■ WHAT YOU NEED TO DO ■
In the entries below, find the line containing "bevel.width = STEM_BEVEL" and the line containing "before = set(bpy.data.objects)". Copy those two lines and everything between them exactly, and only that.

■ STORED DATA ■
▶

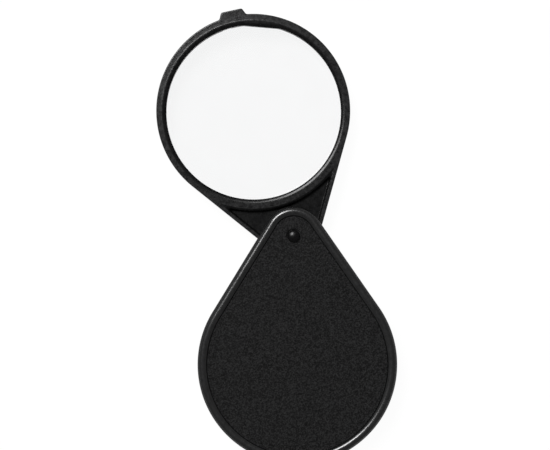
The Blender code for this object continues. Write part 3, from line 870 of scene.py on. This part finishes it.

◀
▶

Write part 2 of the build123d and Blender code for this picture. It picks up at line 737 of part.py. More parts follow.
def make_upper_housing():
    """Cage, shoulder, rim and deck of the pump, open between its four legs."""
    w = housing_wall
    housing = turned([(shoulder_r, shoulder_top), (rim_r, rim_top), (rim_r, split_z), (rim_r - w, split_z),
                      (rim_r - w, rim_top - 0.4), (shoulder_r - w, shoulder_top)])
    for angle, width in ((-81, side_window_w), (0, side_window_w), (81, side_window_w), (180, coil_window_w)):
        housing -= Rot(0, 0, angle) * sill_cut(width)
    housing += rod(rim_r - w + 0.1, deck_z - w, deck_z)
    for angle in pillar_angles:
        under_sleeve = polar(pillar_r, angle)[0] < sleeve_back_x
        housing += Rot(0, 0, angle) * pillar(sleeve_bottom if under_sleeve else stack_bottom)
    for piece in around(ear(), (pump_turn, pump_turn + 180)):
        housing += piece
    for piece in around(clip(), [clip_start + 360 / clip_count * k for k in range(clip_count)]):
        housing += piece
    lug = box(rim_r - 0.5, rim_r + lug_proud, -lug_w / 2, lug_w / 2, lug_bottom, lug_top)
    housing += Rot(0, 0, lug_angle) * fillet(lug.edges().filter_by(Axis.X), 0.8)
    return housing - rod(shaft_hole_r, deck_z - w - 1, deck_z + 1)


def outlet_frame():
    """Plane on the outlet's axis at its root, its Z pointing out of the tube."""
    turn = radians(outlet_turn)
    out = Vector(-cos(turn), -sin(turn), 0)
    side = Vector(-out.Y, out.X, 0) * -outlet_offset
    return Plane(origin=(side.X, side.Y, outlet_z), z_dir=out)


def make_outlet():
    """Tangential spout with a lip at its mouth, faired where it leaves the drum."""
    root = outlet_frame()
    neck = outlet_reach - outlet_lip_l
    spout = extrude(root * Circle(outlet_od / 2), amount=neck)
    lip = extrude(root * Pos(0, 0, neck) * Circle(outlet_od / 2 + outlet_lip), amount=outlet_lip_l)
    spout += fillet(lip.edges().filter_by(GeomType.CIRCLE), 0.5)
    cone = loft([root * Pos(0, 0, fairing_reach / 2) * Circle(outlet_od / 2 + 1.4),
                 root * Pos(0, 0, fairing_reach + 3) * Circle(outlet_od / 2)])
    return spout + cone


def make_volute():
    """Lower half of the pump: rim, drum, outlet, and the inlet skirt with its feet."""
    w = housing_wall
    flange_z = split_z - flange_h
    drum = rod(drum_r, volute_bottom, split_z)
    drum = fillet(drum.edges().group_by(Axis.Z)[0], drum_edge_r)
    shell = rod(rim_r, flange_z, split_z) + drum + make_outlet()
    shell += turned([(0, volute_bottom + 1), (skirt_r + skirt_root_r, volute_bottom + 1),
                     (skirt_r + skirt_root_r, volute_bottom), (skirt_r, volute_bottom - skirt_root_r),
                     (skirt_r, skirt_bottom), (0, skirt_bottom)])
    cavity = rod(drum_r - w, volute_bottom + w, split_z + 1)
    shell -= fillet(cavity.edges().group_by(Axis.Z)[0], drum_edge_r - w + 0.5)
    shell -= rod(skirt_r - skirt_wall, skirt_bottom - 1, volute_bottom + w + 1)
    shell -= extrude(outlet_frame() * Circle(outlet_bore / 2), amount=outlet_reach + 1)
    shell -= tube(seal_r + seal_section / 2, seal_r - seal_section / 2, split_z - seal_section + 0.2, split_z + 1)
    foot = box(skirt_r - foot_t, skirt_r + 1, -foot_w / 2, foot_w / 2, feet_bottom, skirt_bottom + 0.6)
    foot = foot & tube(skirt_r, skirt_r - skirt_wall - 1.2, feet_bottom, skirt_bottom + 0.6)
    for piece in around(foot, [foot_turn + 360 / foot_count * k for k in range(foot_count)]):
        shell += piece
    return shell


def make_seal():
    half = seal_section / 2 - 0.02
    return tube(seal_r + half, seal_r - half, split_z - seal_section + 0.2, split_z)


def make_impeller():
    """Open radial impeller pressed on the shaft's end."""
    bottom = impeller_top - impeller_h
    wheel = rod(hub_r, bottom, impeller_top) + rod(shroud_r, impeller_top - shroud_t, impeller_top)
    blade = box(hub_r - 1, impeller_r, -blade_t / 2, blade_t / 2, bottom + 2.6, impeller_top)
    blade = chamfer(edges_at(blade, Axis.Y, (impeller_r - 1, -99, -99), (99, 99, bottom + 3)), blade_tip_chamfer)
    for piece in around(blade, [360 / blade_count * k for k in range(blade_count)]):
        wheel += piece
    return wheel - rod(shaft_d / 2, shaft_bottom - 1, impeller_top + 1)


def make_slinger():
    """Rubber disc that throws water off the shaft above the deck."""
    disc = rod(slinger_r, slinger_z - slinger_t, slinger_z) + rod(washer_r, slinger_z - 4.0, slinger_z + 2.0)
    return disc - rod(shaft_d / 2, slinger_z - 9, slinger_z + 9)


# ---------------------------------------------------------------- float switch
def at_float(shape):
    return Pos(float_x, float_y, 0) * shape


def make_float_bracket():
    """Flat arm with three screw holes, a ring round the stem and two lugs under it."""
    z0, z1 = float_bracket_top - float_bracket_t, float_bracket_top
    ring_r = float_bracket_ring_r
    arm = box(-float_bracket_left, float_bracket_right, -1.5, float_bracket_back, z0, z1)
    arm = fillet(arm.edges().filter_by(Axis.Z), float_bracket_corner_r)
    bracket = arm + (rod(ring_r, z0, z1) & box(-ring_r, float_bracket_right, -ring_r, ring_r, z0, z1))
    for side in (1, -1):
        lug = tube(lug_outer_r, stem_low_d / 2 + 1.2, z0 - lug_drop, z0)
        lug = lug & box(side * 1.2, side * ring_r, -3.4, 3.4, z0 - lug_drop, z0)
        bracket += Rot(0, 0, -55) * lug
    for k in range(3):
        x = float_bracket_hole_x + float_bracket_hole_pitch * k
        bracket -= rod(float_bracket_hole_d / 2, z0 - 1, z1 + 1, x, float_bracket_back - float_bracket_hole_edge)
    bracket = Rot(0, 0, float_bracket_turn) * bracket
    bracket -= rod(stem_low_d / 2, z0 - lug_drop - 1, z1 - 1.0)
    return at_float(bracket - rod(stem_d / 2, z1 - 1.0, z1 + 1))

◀
▶

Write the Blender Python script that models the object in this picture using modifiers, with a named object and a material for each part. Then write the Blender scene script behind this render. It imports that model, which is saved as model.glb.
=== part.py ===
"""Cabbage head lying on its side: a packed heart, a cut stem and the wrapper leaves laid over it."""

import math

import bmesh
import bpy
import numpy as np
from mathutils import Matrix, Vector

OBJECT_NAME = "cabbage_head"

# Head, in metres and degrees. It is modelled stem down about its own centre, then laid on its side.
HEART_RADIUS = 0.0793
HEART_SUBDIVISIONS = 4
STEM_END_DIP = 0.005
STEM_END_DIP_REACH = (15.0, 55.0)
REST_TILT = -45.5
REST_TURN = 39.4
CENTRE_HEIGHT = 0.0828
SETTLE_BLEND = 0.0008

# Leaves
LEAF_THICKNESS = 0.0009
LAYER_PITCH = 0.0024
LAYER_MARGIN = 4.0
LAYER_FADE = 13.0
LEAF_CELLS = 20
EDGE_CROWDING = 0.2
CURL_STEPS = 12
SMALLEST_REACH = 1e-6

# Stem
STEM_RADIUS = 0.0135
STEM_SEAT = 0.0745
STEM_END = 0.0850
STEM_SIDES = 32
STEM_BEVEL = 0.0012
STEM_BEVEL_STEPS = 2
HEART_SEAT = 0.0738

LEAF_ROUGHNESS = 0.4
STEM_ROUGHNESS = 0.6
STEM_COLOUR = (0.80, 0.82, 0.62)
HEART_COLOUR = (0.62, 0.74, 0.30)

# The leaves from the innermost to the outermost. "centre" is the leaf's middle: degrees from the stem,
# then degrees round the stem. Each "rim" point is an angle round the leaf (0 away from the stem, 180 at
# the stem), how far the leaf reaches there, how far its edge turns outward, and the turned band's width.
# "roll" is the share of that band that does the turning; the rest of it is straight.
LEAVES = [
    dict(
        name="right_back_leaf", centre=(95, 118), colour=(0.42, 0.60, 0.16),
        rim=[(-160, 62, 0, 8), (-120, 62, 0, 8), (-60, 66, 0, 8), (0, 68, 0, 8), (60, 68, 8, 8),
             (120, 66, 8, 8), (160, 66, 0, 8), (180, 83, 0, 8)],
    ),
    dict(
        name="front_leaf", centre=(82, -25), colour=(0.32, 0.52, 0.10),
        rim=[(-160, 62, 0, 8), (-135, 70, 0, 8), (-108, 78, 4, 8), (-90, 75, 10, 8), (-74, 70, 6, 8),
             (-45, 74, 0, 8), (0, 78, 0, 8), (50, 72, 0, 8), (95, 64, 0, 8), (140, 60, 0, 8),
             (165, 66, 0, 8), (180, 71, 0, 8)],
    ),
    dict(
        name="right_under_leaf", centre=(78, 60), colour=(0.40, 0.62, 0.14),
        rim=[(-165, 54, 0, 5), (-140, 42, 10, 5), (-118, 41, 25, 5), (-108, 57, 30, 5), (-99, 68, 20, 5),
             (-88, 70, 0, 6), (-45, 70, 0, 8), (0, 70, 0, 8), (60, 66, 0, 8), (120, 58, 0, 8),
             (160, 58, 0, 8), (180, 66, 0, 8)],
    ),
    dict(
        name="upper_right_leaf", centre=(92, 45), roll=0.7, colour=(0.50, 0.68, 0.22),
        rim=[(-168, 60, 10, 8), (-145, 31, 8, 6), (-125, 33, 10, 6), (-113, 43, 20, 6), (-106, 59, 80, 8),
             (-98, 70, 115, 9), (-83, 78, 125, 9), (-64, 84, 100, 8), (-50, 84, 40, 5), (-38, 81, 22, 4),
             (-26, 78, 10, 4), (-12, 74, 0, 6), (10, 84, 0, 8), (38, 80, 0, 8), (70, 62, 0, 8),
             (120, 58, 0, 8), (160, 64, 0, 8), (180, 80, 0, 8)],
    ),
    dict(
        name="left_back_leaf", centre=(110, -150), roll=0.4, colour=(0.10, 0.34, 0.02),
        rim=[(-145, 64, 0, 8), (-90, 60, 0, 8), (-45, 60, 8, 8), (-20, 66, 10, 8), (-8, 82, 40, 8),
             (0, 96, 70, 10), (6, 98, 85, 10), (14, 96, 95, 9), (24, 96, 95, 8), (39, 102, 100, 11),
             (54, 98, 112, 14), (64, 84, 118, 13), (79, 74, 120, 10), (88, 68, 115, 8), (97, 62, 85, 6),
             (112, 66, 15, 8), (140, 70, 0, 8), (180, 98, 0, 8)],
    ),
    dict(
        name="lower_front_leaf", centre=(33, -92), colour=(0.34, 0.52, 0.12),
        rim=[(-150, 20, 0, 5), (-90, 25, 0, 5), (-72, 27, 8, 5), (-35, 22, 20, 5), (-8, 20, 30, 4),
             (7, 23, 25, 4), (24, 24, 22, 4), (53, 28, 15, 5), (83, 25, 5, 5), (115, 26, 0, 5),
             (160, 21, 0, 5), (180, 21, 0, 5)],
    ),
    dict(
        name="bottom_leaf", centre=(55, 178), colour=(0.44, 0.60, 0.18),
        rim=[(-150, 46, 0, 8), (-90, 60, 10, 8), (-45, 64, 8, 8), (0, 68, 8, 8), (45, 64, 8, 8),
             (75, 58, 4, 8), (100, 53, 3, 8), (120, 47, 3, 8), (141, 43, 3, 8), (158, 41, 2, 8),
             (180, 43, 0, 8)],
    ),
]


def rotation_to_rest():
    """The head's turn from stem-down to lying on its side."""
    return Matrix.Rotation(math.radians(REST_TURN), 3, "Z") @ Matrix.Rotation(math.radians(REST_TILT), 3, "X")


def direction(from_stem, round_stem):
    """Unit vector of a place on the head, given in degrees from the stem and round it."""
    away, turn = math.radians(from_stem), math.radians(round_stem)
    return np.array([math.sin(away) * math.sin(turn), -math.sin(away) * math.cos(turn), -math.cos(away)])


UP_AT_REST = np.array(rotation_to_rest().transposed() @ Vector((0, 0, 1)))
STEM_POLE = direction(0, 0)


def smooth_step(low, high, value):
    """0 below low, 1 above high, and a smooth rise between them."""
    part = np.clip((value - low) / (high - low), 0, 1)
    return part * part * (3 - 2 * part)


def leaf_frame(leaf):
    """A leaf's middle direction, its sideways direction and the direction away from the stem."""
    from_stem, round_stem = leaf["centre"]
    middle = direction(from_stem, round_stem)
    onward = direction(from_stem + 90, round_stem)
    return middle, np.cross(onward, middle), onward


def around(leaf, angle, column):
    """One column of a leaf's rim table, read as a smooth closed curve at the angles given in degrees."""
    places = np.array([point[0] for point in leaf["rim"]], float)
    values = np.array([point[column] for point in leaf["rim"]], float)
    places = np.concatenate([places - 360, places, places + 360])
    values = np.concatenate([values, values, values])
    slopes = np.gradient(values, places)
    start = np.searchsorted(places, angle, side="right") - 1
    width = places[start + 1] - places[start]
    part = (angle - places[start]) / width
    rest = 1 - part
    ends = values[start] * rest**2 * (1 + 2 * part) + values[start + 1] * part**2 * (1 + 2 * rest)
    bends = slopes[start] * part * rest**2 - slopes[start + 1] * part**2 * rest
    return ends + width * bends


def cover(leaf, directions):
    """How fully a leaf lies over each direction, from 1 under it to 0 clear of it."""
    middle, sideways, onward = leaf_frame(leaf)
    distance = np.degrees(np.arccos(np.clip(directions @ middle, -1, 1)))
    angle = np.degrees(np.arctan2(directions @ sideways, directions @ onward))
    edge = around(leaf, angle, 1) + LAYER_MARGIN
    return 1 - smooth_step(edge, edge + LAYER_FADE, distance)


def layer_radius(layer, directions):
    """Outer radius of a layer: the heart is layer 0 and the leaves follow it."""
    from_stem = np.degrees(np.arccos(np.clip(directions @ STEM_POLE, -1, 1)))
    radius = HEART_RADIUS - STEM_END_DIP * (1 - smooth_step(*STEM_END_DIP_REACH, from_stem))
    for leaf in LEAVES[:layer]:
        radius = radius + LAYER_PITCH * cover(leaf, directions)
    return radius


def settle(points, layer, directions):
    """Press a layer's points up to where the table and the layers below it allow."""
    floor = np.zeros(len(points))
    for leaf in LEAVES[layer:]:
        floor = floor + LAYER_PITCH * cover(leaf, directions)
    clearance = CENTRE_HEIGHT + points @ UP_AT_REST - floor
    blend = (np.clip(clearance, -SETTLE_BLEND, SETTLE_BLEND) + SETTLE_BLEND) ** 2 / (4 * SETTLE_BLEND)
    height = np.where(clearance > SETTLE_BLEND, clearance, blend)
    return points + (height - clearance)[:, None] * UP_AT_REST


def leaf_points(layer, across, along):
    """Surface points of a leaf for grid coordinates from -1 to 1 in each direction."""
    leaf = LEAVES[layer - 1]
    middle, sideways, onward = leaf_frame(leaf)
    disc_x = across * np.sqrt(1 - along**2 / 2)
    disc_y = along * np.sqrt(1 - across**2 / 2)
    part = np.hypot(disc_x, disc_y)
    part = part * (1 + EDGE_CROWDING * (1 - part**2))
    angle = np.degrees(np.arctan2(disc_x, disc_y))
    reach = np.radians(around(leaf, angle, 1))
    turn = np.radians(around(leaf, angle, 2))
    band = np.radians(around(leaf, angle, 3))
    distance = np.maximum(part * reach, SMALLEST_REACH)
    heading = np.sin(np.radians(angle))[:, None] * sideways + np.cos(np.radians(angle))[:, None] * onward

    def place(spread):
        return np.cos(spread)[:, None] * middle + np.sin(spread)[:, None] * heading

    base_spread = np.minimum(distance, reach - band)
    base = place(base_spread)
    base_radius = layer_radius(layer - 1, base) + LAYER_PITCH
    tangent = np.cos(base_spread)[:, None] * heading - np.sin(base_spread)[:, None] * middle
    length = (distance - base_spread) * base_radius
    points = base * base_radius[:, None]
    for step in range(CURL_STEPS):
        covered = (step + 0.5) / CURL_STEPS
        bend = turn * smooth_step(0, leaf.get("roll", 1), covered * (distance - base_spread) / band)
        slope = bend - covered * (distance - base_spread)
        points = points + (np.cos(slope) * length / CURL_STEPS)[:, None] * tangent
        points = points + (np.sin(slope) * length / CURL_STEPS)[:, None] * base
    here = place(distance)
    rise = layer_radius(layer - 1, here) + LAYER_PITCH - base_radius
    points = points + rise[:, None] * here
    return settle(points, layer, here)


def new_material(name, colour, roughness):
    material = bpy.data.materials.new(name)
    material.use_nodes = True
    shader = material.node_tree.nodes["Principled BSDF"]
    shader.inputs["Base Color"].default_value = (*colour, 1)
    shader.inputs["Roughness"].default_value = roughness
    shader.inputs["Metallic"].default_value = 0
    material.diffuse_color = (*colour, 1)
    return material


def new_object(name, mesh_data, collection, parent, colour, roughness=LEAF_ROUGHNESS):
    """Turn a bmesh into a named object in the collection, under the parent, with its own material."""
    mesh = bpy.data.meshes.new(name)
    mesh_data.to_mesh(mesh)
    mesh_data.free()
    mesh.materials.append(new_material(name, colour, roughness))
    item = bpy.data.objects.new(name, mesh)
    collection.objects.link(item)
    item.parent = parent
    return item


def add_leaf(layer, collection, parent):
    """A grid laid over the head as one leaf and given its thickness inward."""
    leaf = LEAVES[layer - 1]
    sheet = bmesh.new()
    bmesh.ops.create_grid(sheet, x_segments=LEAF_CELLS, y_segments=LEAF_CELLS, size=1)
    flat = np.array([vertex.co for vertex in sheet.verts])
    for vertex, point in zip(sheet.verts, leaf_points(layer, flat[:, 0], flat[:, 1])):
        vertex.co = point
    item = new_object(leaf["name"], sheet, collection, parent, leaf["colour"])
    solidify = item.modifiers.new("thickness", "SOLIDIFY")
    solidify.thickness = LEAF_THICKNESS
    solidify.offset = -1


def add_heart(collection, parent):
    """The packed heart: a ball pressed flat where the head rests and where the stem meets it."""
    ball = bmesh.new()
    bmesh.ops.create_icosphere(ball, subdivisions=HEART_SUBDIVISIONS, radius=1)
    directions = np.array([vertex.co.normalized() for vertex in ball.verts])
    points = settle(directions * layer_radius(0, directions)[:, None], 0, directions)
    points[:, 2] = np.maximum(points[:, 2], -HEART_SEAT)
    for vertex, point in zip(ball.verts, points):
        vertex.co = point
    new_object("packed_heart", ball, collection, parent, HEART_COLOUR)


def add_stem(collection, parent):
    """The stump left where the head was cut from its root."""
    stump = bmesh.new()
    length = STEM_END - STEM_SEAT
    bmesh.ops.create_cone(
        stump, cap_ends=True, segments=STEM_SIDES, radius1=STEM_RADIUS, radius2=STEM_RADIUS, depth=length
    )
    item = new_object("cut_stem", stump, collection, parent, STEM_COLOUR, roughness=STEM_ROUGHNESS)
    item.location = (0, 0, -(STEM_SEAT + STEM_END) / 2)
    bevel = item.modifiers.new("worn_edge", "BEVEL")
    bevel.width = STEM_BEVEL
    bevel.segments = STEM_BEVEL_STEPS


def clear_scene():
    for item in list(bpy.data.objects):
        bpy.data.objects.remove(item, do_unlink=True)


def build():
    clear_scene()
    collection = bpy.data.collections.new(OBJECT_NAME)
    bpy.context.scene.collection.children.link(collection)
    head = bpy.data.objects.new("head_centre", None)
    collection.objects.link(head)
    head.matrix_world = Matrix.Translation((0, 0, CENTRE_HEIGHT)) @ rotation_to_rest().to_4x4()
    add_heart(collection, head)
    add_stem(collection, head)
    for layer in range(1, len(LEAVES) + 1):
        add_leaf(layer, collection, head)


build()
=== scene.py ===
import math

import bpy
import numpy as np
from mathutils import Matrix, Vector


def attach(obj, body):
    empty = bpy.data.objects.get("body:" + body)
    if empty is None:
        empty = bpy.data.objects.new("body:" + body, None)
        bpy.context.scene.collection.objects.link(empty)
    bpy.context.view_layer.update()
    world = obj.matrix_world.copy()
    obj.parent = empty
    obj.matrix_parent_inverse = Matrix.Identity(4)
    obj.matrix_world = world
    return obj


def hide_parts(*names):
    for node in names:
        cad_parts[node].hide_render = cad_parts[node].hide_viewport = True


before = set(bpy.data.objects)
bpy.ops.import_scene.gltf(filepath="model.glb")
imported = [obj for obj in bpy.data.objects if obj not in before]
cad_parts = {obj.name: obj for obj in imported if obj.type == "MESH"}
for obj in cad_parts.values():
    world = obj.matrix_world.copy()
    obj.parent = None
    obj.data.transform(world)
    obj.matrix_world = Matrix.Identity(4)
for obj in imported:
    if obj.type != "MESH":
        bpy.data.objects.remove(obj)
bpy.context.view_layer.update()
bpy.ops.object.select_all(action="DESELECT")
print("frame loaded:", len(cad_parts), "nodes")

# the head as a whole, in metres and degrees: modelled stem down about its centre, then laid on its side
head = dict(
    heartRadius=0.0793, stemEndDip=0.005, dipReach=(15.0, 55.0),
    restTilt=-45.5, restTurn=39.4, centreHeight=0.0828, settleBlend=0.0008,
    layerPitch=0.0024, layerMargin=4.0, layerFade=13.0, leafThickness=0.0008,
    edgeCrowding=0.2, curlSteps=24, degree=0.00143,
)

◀

■ TASK ANSWER ■
    bevel.width = STEM_BEVEL
    bevel.segments = STEM_BEVEL_STEPS


def clear_scene():
    for item in list(bpy.data.objects):
        bpy.data.objects.remove(item, do_unlink=True)


def build():
    clear_scene()
    collection = bpy.data.collections.new(OBJECT_NAME)
    bpy.context.scene.collection.children.link(collection)
    head = bpy.data.objects.new("head_centre", None)
    collection.objects.link(head)
    head.matrix_world = Matrix.Translation((0, 0, CENTRE_HEIGHT)) @ rotation_to_rest().to_4x4()
    add_heart(collection, head)
    add_stem(collection, head)
    for layer in range(1, len(LEAVES) + 1):
        add_leaf(layer, collection, head)


build()
=== scene.py ===
import math

import bpy
import numpy as np
from mathutils import Matrix, Vector


def attach(obj, body):
    empty = bpy.data.objects.get("body:" + body)
    if empty is None:
        empty = bpy.data.objects.new("body:" + body, None)
        bpy.context.scene.collection.objects.link(empty)
    bpy.context.view_layer.update()
    world = obj.matrix_world.copy()
    obj.parent = empty
    obj.matrix_parent_inverse = Matrix.Identity(4)
    obj.matrix_world = world
    return obj


def hide_parts(*names):
    for node in names:
        cad_parts[node].hide_render = cad_parts[node].hide_viewport = True


before = set(bpy.data.objects)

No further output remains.